## DATA LINES
## Begin

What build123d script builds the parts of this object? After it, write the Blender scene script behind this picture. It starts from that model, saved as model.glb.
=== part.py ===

## End
## Begin

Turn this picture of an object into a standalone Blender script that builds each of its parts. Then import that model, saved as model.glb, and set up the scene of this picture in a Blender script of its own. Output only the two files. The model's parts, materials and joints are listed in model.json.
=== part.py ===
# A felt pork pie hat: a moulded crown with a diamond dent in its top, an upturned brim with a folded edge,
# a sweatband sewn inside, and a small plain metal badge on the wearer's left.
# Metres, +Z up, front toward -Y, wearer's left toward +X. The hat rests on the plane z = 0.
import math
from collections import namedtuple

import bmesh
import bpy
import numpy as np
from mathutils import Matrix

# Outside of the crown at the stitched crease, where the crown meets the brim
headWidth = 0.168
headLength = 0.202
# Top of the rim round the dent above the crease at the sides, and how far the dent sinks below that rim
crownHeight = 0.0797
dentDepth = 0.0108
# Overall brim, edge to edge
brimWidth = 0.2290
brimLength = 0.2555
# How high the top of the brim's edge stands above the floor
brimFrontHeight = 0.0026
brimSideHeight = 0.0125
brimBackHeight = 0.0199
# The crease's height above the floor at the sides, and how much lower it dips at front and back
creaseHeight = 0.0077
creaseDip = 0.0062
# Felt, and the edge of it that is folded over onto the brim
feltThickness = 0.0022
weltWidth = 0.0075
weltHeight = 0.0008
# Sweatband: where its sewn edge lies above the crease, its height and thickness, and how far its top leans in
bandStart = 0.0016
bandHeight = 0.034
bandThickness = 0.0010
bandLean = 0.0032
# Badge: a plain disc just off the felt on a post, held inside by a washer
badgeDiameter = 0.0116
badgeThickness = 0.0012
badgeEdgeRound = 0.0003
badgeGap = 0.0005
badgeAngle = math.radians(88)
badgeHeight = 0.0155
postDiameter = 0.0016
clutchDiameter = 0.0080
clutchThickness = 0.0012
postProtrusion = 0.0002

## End
## Begin

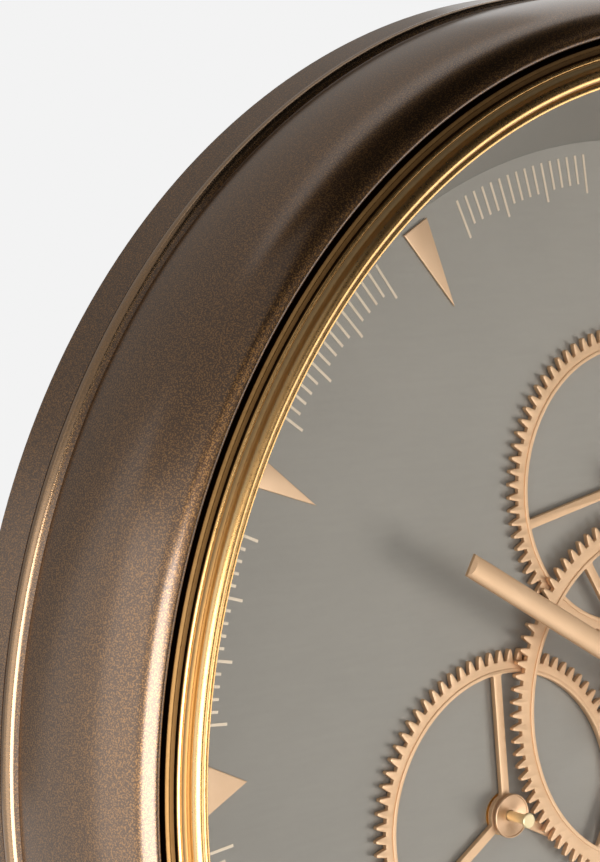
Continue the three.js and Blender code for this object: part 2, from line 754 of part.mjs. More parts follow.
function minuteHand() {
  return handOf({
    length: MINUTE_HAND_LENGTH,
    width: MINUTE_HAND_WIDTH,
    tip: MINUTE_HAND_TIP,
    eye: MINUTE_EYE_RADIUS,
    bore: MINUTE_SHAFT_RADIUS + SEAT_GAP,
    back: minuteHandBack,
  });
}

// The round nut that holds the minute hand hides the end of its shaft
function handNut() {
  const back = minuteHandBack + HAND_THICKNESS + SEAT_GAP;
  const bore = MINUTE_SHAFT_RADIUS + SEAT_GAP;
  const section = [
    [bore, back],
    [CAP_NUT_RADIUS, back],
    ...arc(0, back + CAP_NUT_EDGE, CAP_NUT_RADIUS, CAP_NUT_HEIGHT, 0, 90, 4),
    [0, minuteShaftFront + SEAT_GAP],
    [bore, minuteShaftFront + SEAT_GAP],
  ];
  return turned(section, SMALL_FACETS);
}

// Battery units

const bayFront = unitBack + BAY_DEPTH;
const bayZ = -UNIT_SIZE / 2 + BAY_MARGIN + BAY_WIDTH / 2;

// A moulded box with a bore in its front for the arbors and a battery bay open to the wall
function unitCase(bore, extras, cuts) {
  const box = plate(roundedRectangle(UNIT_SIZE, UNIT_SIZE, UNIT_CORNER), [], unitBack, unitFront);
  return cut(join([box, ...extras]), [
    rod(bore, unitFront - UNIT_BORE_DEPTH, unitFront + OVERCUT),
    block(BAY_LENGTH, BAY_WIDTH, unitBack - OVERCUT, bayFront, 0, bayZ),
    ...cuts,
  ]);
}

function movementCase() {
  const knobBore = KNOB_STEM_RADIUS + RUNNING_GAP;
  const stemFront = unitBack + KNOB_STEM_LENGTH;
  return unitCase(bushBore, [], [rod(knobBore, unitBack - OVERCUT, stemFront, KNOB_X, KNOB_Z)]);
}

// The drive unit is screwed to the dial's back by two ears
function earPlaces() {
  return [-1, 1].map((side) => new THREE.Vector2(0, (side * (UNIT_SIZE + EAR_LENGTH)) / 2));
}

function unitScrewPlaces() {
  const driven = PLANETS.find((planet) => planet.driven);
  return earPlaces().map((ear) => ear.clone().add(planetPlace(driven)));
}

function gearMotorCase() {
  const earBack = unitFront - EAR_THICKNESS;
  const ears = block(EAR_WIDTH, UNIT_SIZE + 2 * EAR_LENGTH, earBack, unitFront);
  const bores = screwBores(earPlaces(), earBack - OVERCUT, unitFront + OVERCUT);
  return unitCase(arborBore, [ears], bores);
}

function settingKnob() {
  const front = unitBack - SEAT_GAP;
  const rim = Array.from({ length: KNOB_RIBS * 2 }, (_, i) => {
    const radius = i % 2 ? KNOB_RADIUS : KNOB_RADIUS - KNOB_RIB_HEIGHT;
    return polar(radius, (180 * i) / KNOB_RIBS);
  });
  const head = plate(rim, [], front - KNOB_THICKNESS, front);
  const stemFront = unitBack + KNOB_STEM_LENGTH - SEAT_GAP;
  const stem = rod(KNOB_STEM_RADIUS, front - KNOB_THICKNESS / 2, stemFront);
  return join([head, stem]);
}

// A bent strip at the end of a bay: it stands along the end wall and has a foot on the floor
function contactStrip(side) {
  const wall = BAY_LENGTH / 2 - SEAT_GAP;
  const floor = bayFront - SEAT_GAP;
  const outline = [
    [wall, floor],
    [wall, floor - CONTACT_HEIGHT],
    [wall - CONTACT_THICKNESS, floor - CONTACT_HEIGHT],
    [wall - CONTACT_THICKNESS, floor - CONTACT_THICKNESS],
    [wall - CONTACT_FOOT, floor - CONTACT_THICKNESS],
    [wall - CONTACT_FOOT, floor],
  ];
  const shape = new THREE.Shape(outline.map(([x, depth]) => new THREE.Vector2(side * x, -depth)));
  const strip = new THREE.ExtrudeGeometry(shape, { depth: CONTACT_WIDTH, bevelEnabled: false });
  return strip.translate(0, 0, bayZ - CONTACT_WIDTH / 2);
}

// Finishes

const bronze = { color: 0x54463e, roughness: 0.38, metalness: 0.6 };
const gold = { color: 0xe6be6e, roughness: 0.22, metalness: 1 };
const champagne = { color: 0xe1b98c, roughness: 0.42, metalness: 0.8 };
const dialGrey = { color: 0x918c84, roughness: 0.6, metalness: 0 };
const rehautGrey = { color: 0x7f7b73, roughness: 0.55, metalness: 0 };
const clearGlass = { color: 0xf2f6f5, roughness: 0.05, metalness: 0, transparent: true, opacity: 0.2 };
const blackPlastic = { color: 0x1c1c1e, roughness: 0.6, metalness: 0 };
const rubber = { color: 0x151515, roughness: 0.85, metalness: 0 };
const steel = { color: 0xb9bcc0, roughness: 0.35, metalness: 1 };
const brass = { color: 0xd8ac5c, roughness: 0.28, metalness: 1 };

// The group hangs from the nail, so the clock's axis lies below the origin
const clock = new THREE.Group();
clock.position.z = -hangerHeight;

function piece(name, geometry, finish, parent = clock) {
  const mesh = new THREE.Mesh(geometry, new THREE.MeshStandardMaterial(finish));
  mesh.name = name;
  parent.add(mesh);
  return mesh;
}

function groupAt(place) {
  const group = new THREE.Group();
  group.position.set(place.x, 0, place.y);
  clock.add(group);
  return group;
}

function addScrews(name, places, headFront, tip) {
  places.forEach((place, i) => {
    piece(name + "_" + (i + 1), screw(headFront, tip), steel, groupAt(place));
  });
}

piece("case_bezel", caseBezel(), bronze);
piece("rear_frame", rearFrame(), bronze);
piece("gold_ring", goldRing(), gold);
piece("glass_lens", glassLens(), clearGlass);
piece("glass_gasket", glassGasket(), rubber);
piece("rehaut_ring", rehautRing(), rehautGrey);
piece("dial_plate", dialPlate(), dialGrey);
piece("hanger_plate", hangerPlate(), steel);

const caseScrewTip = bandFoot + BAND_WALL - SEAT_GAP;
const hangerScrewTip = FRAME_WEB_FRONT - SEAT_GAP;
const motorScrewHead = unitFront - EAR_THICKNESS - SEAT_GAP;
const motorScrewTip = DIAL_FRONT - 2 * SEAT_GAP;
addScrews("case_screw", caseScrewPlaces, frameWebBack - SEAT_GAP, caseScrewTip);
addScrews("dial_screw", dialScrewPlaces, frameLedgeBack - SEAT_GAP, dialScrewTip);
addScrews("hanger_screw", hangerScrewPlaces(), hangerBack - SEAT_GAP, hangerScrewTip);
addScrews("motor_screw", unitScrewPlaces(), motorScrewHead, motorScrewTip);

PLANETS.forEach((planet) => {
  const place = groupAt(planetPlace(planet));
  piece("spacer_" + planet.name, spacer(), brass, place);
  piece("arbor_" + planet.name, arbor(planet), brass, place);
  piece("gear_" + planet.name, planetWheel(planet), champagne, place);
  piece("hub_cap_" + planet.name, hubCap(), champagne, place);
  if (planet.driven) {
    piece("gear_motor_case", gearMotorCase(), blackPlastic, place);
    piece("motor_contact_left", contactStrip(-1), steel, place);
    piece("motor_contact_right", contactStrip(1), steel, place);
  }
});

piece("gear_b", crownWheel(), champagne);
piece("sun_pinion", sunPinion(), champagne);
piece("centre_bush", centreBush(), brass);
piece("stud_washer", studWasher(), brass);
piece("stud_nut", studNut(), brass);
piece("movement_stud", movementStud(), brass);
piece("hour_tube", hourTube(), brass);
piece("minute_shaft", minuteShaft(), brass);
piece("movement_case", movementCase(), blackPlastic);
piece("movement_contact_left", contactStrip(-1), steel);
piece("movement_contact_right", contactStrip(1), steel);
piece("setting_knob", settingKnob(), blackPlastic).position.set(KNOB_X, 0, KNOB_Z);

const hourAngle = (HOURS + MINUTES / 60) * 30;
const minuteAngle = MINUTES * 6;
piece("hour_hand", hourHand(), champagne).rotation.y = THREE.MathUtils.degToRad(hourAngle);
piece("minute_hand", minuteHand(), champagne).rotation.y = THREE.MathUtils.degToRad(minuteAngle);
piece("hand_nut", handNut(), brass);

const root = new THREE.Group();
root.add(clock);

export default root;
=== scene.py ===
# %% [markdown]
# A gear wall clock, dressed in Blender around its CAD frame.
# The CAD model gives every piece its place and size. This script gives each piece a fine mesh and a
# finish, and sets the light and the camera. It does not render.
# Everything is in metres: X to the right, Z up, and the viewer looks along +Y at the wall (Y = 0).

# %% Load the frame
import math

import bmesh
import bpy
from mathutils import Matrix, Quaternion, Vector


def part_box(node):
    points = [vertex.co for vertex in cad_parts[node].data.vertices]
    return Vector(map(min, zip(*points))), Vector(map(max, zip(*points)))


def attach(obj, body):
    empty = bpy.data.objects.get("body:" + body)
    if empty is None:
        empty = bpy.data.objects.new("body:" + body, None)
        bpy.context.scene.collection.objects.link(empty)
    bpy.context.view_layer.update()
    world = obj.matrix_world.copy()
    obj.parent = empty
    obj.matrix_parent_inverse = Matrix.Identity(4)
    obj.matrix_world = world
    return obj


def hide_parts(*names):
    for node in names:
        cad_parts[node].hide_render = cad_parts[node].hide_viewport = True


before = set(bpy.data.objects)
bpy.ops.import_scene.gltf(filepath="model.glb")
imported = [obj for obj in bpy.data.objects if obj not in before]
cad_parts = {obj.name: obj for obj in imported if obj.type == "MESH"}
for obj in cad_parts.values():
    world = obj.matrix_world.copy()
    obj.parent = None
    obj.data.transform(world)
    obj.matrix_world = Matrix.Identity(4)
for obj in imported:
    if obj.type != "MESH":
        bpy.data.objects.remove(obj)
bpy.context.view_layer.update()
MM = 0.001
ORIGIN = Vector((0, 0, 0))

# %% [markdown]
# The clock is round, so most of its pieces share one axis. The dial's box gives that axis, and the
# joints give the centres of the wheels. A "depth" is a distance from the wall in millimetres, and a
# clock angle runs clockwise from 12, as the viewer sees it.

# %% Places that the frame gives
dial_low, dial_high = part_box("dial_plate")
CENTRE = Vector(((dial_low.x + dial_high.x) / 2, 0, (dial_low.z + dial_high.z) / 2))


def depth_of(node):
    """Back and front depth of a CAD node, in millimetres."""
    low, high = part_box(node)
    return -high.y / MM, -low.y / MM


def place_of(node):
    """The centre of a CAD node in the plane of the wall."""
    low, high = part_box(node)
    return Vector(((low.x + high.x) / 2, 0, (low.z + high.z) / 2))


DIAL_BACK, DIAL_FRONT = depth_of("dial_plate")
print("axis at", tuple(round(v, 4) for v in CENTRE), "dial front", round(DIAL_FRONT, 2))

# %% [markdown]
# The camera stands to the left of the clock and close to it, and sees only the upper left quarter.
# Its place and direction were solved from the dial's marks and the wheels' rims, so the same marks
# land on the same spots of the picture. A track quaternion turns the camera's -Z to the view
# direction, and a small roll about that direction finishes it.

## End

## SHORT TASK
Within the listing above, locate the line containing "Continue the three.js" and the line containing "const bayZ = -UNIT_SIZE". Reproduce those two lines and all lines between them exactly, with nothing added.

## SOLVED PROBLEM
Continue the three.js and Blender code for this object: part 2, from line 754 of part.mjs. More parts follow.
function minuteHand() {
  return handOf({
    length: MINUTE_HAND_LENGTH,
    width: MINUTE_HAND_WIDTH,
    tip: MINUTE_HAND_TIP,
    eye: MINUTE_EYE_RADIUS,
    bore: MINUTE_SHAFT_RADIUS + SEAT_GAP,
    back: minuteHandBack,
  });
}

// The round nut that holds the minute hand hides the end of its shaft
function handNut() {
  const back = minuteHandBack + HAND_THICKNESS + SEAT_GAP;
  const bore = MINUTE_SHAFT_RADIUS + SEAT_GAP;
  const section = [
    [bore, back],
    [CAP_NUT_RADIUS, back],
    ...arc(0, back + CAP_NUT_EDGE, CAP_NUT_RADIUS, CAP_NUT_HEIGHT, 0, 90, 4),
    [0, minuteShaftFront + SEAT_GAP],
    [bore, minuteShaftFront + SEAT_GAP],
  ];
  return turned(section, SMALL_FACETS);
}

// Battery units

const bayFront = unitBack + BAY_DEPTH;
const bayZ = -UNIT_SIZE / 2 + BAY_MARGIN + BAY_WIDTH / 2;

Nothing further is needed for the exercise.